In over 30 years of practice, Dr. Errol Billinkoff rarely saw a man without kids come into his Winnipeg clinic to get a vasectomy. But since the pandemic began, he says it’s become an almost daily occurrence.
And he’s not alone.
“At first, I thought I was the only one who was noticing this,” Billinkoff, who brought a no-scalpel vasectomy procedure to Winnipeg in the early 1990s, told CBC News in a November interview.
“But I am part of an international chat group where doctors who do vasectomies participate and the topic came up, and it’s like everybody notices it.”
Other Canadian doctors, like Dr. Pierre Boucher in Montreal and Dr. Neil Pollock in Vancouver, perform thousands of vasectomies a year. Both told CBC news they’ve noticed a similar trend at their practices.
Their observations coincide with Canada’s steeply declining fertility rate. In 2023, that rate was 1.26 children born per woman – Canada’s lowest on record, according to Statistics Canada.
In 2019, the fertility rate was 1.47.
Economy, climate change factors
All three doctors say they’ve noticed three overarching reasons men who don’t have kids give for getting the snip: the economy, climate change and wanting more freedom.

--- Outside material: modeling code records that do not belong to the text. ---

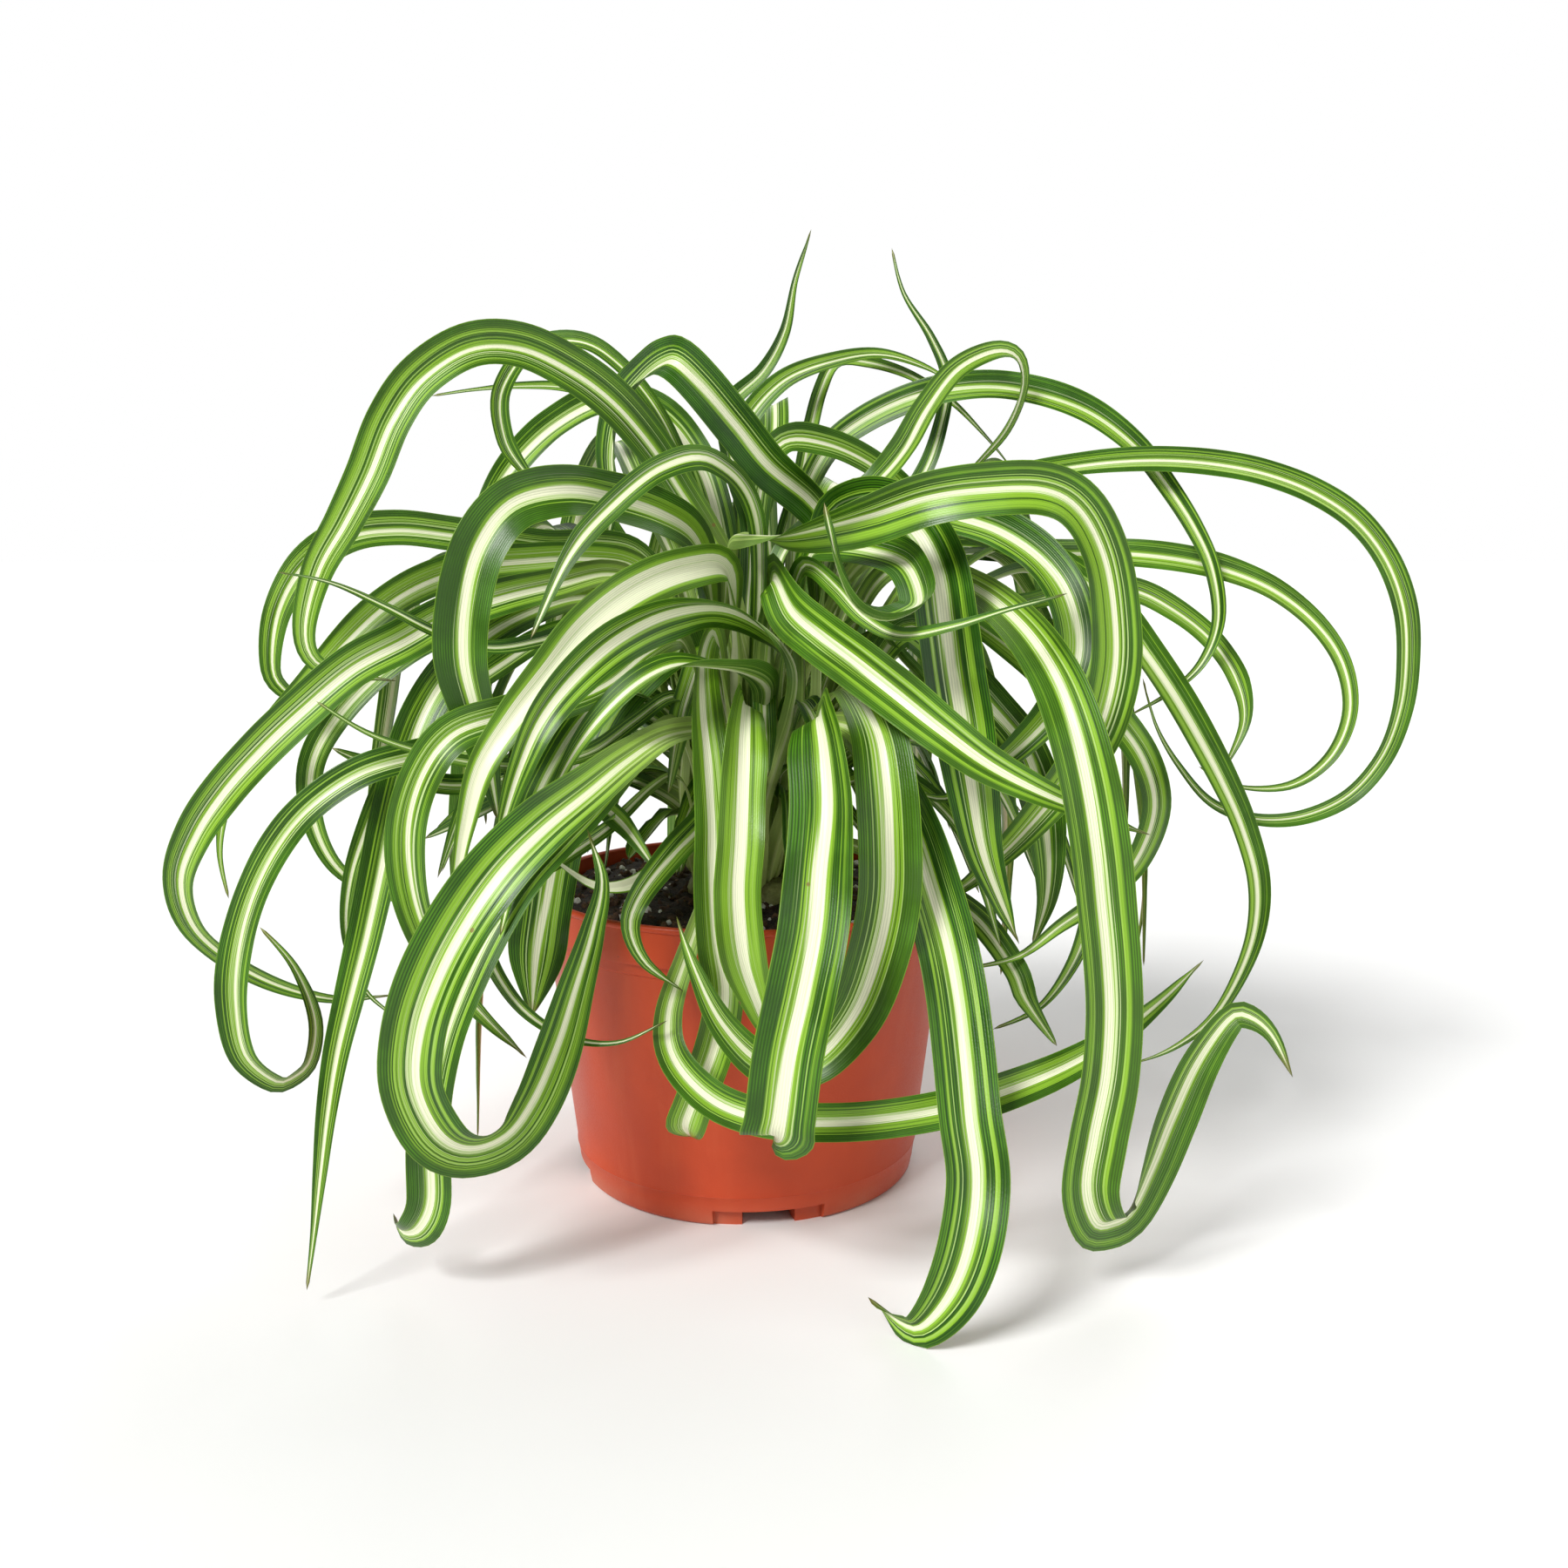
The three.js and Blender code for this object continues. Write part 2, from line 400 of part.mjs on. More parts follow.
const SOIL_EDGE_TOP = POT_HEIGHT - SOIL_BELOW_RIM;
const SOIL_EDGE_RADIUS =
  THREE.MathUtils.lerp(
    wallRadius(BAND_BOTTOM), BAND_RADIUS, (SOIL_EDGE_TOP - BAND_BOTTOM) / RIM_BAND_HEIGHT) -
  POT_WALL - 2 * SOIL_GAP;
const CROWN_BOTTOM = SOIL_EDGE_TOP + SOIL_MOUND + SOIL_GAP;

function soilTop(radius) {
  const share = Math.min(radius / SOIL_EDGE_RADIUS, 1);
  return SOIL_EDGE_TOP + SOIL_MOUND * (1 - share * share);
}

function pottingMix() {
  const gap = 2 * SOIL_GAP;
  const foot = BASE_RADIUS - FOOT_THICKNESS - gap;
  const bottom = POT_FLOOR + SOIL_GAP;
  const surface = [0.8, 0.6, 0.4, 0.2, 0].map((share) => {
    const radius = share * SOIL_EDGE_RADIUS;
    return [radius, soilTop(radius)];
  });
  const profile = [
    [0, bottom],
    [foot, bottom],
    [foot, FOOT_HEIGHT],
    [wallRadius(FOOT_HEIGHT + 2) - POT_WALL - gap, FOOT_HEIGHT + 3],
    [wallRadius(BAND_BOTTOM) - POT_WALL - gap, BAND_BOTTOM],
    [SOIL_EDGE_RADIUS, SOIL_EDGE_TOP],
    ...surface,
  ];
  return namedMesh("potting_mix", geometryOf(solidOf(turned(profile, 32))), MATERIALS.soil);
}

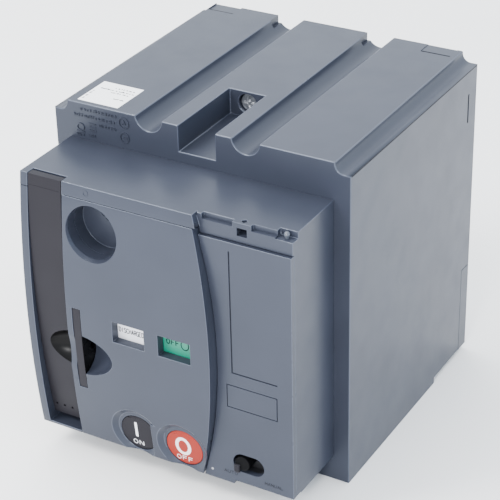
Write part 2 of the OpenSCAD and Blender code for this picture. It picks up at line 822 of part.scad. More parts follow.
module stop_pawl() color(steel) difference() {
    union() {
        rod_x(-45.4, -41.8, stop_pin, 4.2);
        yz_plate(-45.4, 3.6) translate(shaft) rotate(-48)
            polygon([[12.4, 11.2], [14.5, 13.5], [29.2, 3.4], [30, -1], [24, -2.6]]);
    }
    rod_x(-60, -30, stop_pin, 2.05);
}

// ---------- charging shaft, gears and motor ----------

module charging_shaft() color(steel) rod_x(-54.5, 52, shaft, shaft_r);

module main_gear() color(steel) difference() {
    gear(main_module, main_teeth, 44.2, 6, shaft, idler_dir);
    rod_x(40, 60, shaft, shaft_r);
    for (i = [0 : 5]) rod_x(40, 60, arm(shaft, i * 60, 18), 5);
}

module rack_pinion() color(steel) difference() {
    gear(rack_module, rack_teeth_on_pinion, -6, 12, shaft, 0);
    rod_x(-10, 10, shaft, shaft_r);
}

module intermediate_gear() color(brass) difference() {
    union() {
        gear(main_module, idler_pinion_teeth, 43, 8.4, idler, facing(idler_dir, idler_pinion_teeth));
        gear(motor_module, idler_teeth, 38.4, 4.6, idler, motor_dir);
    }
    rod_x(30, 60, idler, 3.06);
    for (i = [0 : 5]) rod_x(30, 43 - eps, arm(idler, i * 60 + 30, 16), 4.4);
}

module motor_shaft() color(steel) rod_x(25, 43.6, motor, 3);

module motor_pinion() color(brass) difference() {
    gear(motor_module, motor_teeth, 37.9, 5.6, motor, facing(motor_dir, motor_teeth));
    rod_x(30, 50, motor, 3);
}

// ---------- toggle carriage ----------

fork_gap = 15;
fork_x = 19;

module toggle_carriage() color(steel) difference() {
    union() {
        for (s = [-1, 1]) {
            rod_z(carriage_z0, carriage_z1, s * rod_x, rod_y, boss_r);
            box(s * 25.5 - 2, s * 25.5 + 2, rod_y, back_y - 4, 86, 98);
        }
        box(-rod_x, rod_x, rod_y - 3, rod_y + 3, carriage_z0, carriage_z1);
        // upper and lower jaws round the breaker's toggle
        for (s = [-1, 1]) box(-25.5, 25.5, 66, back_y - 4, 92 + s * (fork_gap / 2 + 3) - 3,
            92 + s * (fork_gap / 2 + 3) + 3);
        for (s = [-1, 1]) box(s * 22.5 - 3.2, s * 22.5 + 3.2, 66, back_y - 4, 78.5, 105.5);
    }
    for (s = [-1, 1]) rod_z(carriage_z0 - 1, carriage_z1 + 1, s * rod_x, rod_y, rod_r + 1.5);
}

module carriage_bushes() color(brass) for (s = [-1, 1]) difference() {
    rod_z(carriage_z0, carriage_z1, s * rod_x, rod_y, rod_r + 1.5);
    rod_z(carriage_z0 - 1, carriage_z1 + 1, s * rod_x, rod_y, rod_r + 0.06);
}

rack_pitch = PI * rack_module;
rack_z0 = shaft[1] - 2 * rack_pitch;
rack_gaps = 10;

module carriage_rack() color(steel) yz_plate(-5, 10) {
    tip_y = rack_pitch_y - 0.8 * rack_module;
    root_y = rack_pitch_y + 1.1 * rack_module;
    tip_half = rack_pitch / 4 * backlash - 0.8 * rack_module * tan(20);
    root_half = rack_pitch / 4 * backlash + 1.1 * rack_module * tan(20);
    polygon([
        [rod_y - 3, rack_z0 - rack_pitch / 2],
        [root_y, rack_z0 - rack_pitch / 2],
        for (i = [1 : rack_gaps])
            let (z = rack_z0 + (i - 0.5) * rack_pitch)
            each [[root_y, z - root_half], [tip_y, z - tip_half], [tip_y, z + tip_half],
                [root_y, z + root_half]],
        [root_y, rack_z0 + (rack_gaps + 0.5) * rack_pitch],
        [rod_y - 3, rack_z0 + (rack_gaps + 0.5) * rack_pitch]
    ]);
}

module closing_springs() color(steel) for (s = [-1, 1])
    translate([s * rod_x, rod_y, spring_z0]) coil(5, 0.9, carriage_z0 - spring_z0 - 0.1, 9);

// ---------- controls ----------

module button(x) {
    intersection() {
        button_round(x, nose_y - 1, rim_y + 1.5, button_r, 0);
        behind_face(x - 20, x + 20, button_inset);
    }
    rod_y(rim_y, -59, x, button_z, stem_r);
}

module on_button() color(charcoal) button(button_x[0]);
module off_button() color([0.8, 0.3, 0.25]) button(button_x[1]);

module button_spring(x) color(steel) translate([x, guide_y, button_z]) rotate([90, 0, 0])
    coil(5.4, 0.4, guide_y - rim_y - 1.7, 4);

module on_button_spring() button_spring(button_x[0]);
module off_button_spring() button_spring(button_x[1]);

// Lever under a button that trips the stored-energy latch
module latch(x) color(steel) difference() {
    yz_plate(x - 3, 6) {
        translate([latch_y, latch_z]) circle(4.6);
        polygon([
            [latch_y - 4.4, latch_z - 1], [-58.4, 26], [-58.4, 20], [-54.5, 20],
            [latch_y + 1, latch_z - 4.4], [latch_y + 4.4, latch_z]
        ]);
    }
    rod_x(x - 5, x + 5, [latch_y, latch_z], 2.55);
}

module on_latch() latch(button_x[0]);
module off_latch() latch(button_x[1]);

module padlock_tab() color(charcoal) difference() {
    union() {
        intersection() {
            box(tab_x0, tab_x1, nose_y - 1, -59, tab_z0, tab_z1);
            behind_face(-50, 0, 0.2);
        }
        // ears that stop the tab behind the cover, above and below the bowl
        for (z = [[tab_z0 - 1, 43.5], [70, tab_z1 + 1]]) box(tab_x0 - 0.9, tab_x1 + 1.2, -61, -59, z[0], z[1]);
    }
    for (z = [48, 59, 70]) rod_x(tab_x0 - 1, tab_x1 + 1, [-71, z], 4);
}

module selector_knob() color(black) {
    rod_y(panel_y - 0.4, rim_y + 3.2, slot_x0, slot_z, 3.4);
    rod_y(rim_y + 3, rim_y + 6, slot_x0, slot_z, 1.2);
}

module flag(x, tint) color(tint)
    box(x + window_w / 2 - flag_w / 2, x + window_w / 2 + flag_w / 2, flag_y, flag_y + flag_t,
        window_z1 + 0.6 - flag_h, window_z1 + 0.6);

module charge_flag() flag(window_x[0], "white");
module contact_flag() flag(window_x[1], [0.1, 0.6, 0.5]);

rear_housing();
rear_plate();
front_block();  // front_housing
front_cover();
accessory_cover();
keylock_blank();
rating_label();
seal_stud();
side_plate_left();
side_plate_right();
frame_spacers();
frame_screws();
housing_screws();
guide_rods();
rod_bracket_bottom();
rod_bracket_top();
motor_body();
motor_gearhead();
motor_screws();
intermediate_axle();
shaft_bushings();
lever_pin();
latch_axle();
stop_pawl_pin();
lever_return_spring();
limit_switches();
circuit_board();
terminal_block();
terminal_screws();
flag_frame();
selector_tray();
selector_switch();
charging_lever();
lever_sector();
lever_rivets();
pawl_carrier();
drive_pawl();
charging_shaft();
main_gear();
ratchet_wheel();
rack_pinion();
intermediate_gear();
motor_shaft();
motor_pinion();
toggle_carriage();
carriage_rack();
carriage_bushes();
closing_springs();
on_button();
off_button();
on_button_spring();
off_button_spring();
on_latch();
off_latch();
stop_pawl();
padlock_tab();
selector_knob();
charge_flag();
contact_flag();
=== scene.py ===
import json
import math
import random

import bmesh
import bpy
from mathutils import Matrix, Vector
from mathutils.bvhtree import BVHTree

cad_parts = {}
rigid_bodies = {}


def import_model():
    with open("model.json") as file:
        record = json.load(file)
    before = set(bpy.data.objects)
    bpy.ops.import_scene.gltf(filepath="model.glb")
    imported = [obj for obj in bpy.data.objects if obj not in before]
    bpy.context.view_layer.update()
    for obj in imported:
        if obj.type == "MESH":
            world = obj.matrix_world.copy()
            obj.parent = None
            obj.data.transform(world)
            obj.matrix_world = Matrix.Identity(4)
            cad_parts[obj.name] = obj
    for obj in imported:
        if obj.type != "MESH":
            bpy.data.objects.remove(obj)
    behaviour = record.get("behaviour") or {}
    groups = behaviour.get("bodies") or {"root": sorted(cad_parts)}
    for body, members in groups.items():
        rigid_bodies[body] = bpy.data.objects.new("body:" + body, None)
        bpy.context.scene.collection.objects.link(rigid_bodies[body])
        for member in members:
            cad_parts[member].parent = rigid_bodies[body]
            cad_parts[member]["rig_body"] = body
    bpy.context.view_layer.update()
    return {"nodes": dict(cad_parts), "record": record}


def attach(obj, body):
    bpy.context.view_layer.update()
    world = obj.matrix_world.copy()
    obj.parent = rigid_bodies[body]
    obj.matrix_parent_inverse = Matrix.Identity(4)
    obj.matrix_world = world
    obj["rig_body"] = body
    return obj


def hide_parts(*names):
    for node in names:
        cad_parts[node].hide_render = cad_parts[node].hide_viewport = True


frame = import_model()
NODES = frame["nodes"]
# Blender works in metres. Places and widths on the object are in millimetres, and become metres with MM
MM = 0.001


# ---------- materials ----------

# Size and depth of the grain on moulded plastic and of the scratches on metal
GRAIN_SIZE = 0.35 * MM
GRAIN_DEPTH = 0.08 * MM
SCRATCH_SIZE = 0.6 * MM
SCRATCH_DEPTH = 0.03 * MM

# Size of the patches in which plastic changes its colour and its sheen, and metal its colour
MOTTLE_SIZE = 30 * MM
SHEEN_SIZE = 12 * MM
TARNISH_SIZE = 10 * MM

# Part of the range of noise, around its middle, over which a colour or a number changes
NOISE_LOW = 0.3
NOISE_HIGH = 0.7


def principled(name, color, roughness, metallic=0.0):
    """A new material and its main shader."""
    mat = bpy.data.materials.new(name)
    mat.use_nodes = True
    shader = mat.node_tree.nodes["Principled BSDF"]
    shader.inputs["Base Color"].default_value = (*color, 1)
    shader.inputs["Roughness"].default_value = roughness
    shader.inputs["Metallic"].default_value = metallic
    return mat, shader


def noise(tree, size, detail=3.0, stretch=(1, 1, 1)):
    """Noise whose blobs are about size metres across, in the object's own space."""
    coords = tree.nodes.new("ShaderNodeTexCoord")
    mapping = tree.nodes.new("ShaderNodeMapping")
    mapping.inputs["Scale"].default_value = stretch
    texture = tree.nodes.new("ShaderNodeTexNoise")
    texture.inputs["Scale"].default_value = 1 / size
    texture.inputs["Detail"].default_value = detail
    tree.links.new(coords.outputs["Object"], mapping.inputs["Vector"])
    tree.links.new(mapping.outputs["Vector"], texture.inputs["Vector"])
    return texture.outputs["Fac"]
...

All those things played into Ian Clements’s decision to get a vasectomy.
“Even as a teenager, the thought of having kids was just terrifying for me,” he told CBC.
But there were other reasons too.
He got the procedure at 30, spurred in part by how difficult it was for his girlfriend at the time to find birth control that worked for her.
“So that was my tipping point. It was kind of helping me help my partner.”
Daniel Kinley got his vasectomy earlier this year.
Neither he nor his fiancée want kids. Together, they decided it was easier for him to take on the responsibility for birth control.
Kinley went through a brief period of wanting kids, but changed his mind as he struggled to get a foothold in the economy, he said.
“I have very mild autism, and it was very difficult for me to find a job for many years, and it’s all a little difficult now as a 34-year-old.”
Both Kinley and Clements are part of a growing group of people who publicly identify as choosing not to have kids, says Michigan State University’s Zachary Neal.
“We do know that men are very slightly more likely to say they don’t want children,” said Neal, a psychology professor who has seen people who decide not to have children.
“But what we don’t know is if this is a true increase in the number of people who don’t want children, or if more people are comfortable saying they don’t want children.”
Neal says it’s possible there have always been a significant number of people who didn’t want kids, but stigma has kept them from saying so.
“We certainly think that as people see more child-free individuals expressing this choice, they see it as a more acceptable life course to choose. And that may partly explain the increase in numbers we’re seeing.”
Historically, physicians have refused to perform vasectomies on young childless men, and many still do, said Bilinkoff.
The conventional wisdom is that the younger a patient is, the more likely they are to regret their decision down the road, he said. Physicians try to protect patients from that future regret.
But as more men like Clements and Kinley come in for vasectomies, Billinkoff says he and other physicians are changing their approach.
“I used to pretty much refuse it,” he said of performing the procedure for younger men.
But “more and more, we’re realizing that it’s not really our choice, but it’s really their choice.”